Powodzenia nic się nie bój kilka wkłuć i po krzyku .@magda_lena85 ja byłam U Prof w lutym. Też miałam sporo badań zrobionych i niektóre zaakceptował (np. Mutacje, kariotyp mój i M). Badania które wykonałam wcześniej i powtarzałam u Prof to : ANA, NK, przeciwciała przeciwko beta2. A reszta to była nowa. + partner badał wcześniej 2 razy nasienie i u Prof też musiał.

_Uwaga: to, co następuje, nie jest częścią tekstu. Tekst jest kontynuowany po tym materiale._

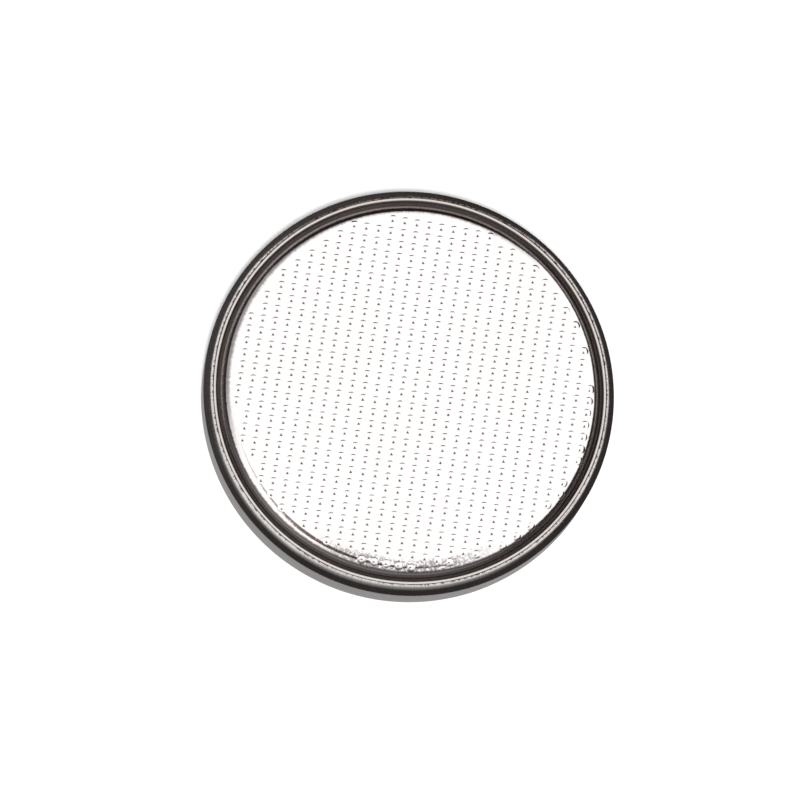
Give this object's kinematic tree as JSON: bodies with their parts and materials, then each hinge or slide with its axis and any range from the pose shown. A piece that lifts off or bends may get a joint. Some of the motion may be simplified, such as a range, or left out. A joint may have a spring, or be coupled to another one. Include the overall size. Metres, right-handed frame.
{
  "type": "lithium coin cell",
  "caption": "Flat round lithium coin cell: crimped steel can, sealing ring, and a steel cap with a raised dot pattern; supplies three volts from its two faces.",
  "frame": {"origin": "centre of the flat positive face, which the cell rests on", "axes": "+Z along the cell's axis, from the positive face to the negative cap; X and Y lie in the positive face"},
  "size_m": [0.02, 0.02, 0.0032],
  "materials": {
    "can_steel": "fine brushed stainless steel",
    "cap_steel": "bright rolled stainless steel",
    "gasket_plastic": "natural polypropylene",
    "lithium_metal": "dull soft metal",
    "separator_felt": "white non-woven felt",
    "cathode_mix": "pressed black powder",
    "ring_steel": "plain stainless steel"
  },
  "bodies": {
    "root": {"positive_can": "can_steel", "gasket": "gasket_plastic", "negative_cap": "cap_steel", "lithium_anode": "lithium_metal", "separator": "separator_felt", "cathode_pellet": "cathode_mix", "cathode_ring": "ring_steel"}
  },
  "joints": []
}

My właśnie jesteśmy w Łodzi na pierwszych szczepieniach
A masz mutacje? Jakie leki po teście pozytywnym ? Była pacjentka u Maliny co wpadła nie szczepiła się chodź chciała suma summarum zaszczepiła się w ciąży 2 razy i udało im się donosić ciążę i urodzić zdrową córeczkę. Masz wizytę umowioną ewentualnie do prof. Nic nie doradzę rozumiem strach . WspieramHej! Dzięki, że pamiętasz. Potrzebowałam trochę czasu by się otrząsnąć. Mętlik mam ogromny. Jechałam tam już z nastawieniem, ze będziemy mieli bana na starania, ale doktor wręcz mi kazał się starać i mnie przekonywał. Bo mój pesel, bo genetyka, bo mimo stymulacji wyhodowałam tylko jeden pęcherzyk. Powiedziałam mu, ze się boje, ze ciąża zajdzie dalej i poronie późno (i to dopiero będzie strata czasu), ale on stwierdził, ze to rosyjska ruletka i ze względu na genetykę powinnam czekając na wizytę do profesora próbować. Bo do profesora mam iść i szczepienia robić. Mam zrobić bardzo wcześnie betę (w 23-24 dc) z powodu skopanej immunologii i jakby coś wyszło, mam na drugi dzień bez zapisów przyjść po recepty na leki immunosupresyjne (nie mogę ich brać od owu z powodu covid). Teraz oczywiście obstawił mnie progesteronem, ale tym razem bez heparyny (nawet jeszcze dzwoniłam potem pytać, czy na pewno).
No i dostałam kolejna receptę na stymulację.
Raczej wyszłam od niego z wielkim dołem i strachem.
@magda_lena85 bardzo mi przykro. Chyba faktycznie potrzebujesz rzetelnego lekarza.